Spaceflight back to Earth?
What will happen to UK involvement in EU space programmes, like Galileo? (ESA)
The referendum decision might be especially baffling to those keenly following Tim Peake's highly successful mission to the ISS as the UK's first European Space Agency (ESA) astronaut and who recently returned to Earth. However, ESA is not a EU agency and includes two nations (Norway and Switzerland) who are not EU Members. Damage to this relationship, as long as the UK continues on its trajectory of participation in science missions and its renewed involvement in human spaceflight is likely to be minimal. However, there could be question marks over EU satellite projects that the UK is currently involved in, like the Galileo navigation system or Copernicus Earth monitoring initiative. Will the UK space industry (particularly important for Surrey Satellites (SSTL and Galileo) be now shut out of these as non-EU members?
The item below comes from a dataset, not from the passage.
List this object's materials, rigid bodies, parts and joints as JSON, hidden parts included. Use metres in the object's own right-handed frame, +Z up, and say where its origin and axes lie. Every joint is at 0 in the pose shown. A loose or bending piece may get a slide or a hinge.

Will the UK be able to access the high-precision mode (suitable for example for weapons and critical aviation safety applications) of Galileo satellites as a non-EU member?
The UK should then remain well-placed in European space programmes. The bulk of the national civil space activity is channeled through ESA, which has several non EU members. As long as it contributes to the ESA budget, the UK will maintain our share of this high value work. This could be enhanced by a separately funded national programme. Industrially, the UK is also well served by a number of small companies as well as an important division of Airbus Defence and Space, where the UK is a well established specialist contributor.
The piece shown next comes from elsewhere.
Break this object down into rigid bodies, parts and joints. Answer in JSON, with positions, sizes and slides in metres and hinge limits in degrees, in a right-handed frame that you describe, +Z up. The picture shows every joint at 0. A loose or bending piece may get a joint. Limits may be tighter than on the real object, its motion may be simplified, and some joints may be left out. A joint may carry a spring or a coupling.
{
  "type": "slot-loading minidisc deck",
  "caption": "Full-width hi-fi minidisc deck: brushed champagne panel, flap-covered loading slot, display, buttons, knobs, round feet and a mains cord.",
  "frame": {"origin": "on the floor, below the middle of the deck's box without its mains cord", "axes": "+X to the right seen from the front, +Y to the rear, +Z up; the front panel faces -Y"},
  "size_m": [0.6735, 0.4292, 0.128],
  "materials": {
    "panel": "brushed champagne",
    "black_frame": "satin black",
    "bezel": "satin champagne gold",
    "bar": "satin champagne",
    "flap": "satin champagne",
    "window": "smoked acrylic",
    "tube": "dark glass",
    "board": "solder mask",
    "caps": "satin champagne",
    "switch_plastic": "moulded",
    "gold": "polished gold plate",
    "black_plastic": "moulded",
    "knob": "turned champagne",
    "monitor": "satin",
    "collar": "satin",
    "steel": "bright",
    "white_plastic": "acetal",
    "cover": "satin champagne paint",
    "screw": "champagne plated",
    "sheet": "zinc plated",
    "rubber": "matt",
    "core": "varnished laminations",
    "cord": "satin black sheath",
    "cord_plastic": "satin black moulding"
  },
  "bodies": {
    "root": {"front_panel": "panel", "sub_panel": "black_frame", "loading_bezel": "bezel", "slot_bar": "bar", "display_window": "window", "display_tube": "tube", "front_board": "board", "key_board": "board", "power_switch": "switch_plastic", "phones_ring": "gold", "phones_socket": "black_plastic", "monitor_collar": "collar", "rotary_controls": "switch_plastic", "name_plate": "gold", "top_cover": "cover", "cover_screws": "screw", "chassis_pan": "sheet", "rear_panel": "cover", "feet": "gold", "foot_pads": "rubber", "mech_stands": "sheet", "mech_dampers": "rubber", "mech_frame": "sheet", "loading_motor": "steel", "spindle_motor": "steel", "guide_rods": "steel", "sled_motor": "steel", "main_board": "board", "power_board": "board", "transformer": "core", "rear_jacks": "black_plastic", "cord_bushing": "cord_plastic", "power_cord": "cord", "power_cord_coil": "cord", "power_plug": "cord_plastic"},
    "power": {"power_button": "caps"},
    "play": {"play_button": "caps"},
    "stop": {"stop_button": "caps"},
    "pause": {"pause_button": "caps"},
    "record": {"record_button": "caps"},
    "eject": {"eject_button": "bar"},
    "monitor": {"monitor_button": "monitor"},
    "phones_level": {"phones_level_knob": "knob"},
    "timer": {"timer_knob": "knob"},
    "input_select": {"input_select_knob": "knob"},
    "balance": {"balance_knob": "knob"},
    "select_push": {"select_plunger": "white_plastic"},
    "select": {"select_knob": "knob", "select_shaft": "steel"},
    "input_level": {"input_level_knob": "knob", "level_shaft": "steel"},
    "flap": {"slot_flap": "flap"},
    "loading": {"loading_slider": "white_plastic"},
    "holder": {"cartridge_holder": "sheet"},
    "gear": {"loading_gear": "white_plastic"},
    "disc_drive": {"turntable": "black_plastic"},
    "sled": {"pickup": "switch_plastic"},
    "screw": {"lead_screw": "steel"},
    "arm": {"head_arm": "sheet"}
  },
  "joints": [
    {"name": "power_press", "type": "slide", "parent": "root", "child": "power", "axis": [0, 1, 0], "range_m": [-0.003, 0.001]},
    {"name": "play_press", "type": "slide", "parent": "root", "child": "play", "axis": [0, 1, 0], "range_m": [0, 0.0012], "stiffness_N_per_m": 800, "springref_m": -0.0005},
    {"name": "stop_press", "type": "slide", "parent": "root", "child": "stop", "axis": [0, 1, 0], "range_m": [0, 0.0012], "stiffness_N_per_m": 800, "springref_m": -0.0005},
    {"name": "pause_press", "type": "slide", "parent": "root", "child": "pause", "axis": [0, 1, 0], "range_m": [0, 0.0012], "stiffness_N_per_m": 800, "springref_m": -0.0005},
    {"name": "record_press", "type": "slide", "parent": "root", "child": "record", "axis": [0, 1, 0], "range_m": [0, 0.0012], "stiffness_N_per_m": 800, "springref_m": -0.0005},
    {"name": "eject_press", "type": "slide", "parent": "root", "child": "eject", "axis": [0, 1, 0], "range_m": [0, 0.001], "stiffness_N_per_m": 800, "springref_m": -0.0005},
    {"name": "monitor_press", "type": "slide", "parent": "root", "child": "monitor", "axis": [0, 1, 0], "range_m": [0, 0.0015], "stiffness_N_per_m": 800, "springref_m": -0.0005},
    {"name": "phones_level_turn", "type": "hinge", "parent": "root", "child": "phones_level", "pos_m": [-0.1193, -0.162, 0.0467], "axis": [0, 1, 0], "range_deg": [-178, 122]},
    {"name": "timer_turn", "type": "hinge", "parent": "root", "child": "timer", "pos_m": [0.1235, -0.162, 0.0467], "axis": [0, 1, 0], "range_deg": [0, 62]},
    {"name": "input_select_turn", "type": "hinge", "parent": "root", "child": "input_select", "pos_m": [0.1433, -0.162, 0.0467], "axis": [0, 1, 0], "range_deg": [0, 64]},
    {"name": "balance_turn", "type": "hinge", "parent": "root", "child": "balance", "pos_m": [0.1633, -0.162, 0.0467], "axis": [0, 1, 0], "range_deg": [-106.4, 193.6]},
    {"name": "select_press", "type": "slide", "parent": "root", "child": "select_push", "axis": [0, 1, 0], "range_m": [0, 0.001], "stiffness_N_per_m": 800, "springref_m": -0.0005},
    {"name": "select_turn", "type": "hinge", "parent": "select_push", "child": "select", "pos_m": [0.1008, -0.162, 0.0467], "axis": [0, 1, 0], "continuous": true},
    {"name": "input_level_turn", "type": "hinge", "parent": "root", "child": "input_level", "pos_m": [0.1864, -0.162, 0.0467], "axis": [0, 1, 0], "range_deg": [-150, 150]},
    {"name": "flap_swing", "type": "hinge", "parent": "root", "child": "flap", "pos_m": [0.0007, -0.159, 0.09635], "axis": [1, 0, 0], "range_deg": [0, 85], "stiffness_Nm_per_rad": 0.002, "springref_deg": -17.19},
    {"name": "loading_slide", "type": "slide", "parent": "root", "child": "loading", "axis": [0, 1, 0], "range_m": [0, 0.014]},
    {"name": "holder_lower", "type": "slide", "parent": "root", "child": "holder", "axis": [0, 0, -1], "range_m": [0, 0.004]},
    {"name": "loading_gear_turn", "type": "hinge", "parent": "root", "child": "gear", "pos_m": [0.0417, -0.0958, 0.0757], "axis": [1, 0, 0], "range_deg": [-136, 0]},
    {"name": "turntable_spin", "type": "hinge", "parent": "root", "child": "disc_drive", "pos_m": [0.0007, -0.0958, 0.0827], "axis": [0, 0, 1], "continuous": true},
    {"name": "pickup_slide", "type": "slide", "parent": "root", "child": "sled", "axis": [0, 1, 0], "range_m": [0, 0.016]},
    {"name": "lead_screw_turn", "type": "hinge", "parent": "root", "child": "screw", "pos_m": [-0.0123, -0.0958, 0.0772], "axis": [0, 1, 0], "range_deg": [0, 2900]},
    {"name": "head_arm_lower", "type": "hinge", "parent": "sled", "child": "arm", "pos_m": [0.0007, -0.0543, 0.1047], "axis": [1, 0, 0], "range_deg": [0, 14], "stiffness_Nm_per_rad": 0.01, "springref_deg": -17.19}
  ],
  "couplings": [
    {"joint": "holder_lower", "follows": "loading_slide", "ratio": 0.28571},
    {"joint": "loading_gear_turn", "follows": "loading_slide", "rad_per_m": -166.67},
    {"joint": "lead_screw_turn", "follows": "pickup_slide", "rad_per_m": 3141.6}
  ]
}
Take-off to freedom and global opportunities or a slow-motion plane crash?
So where does this leave the UK aviation and aerospace sectors? In a cloud, really: The most we can say is that a structural impact is going to be in slow motion. Economic pressures may have a more immediate effect, if the economy does fall into a prolonged period of malaise, and Government funds become stretched, with sacrifices made in defence and civilian R&D funding. Oh, and as UK domestic politics hit a turbulent patch, don't expect an imminent decision on a new runway in the South East.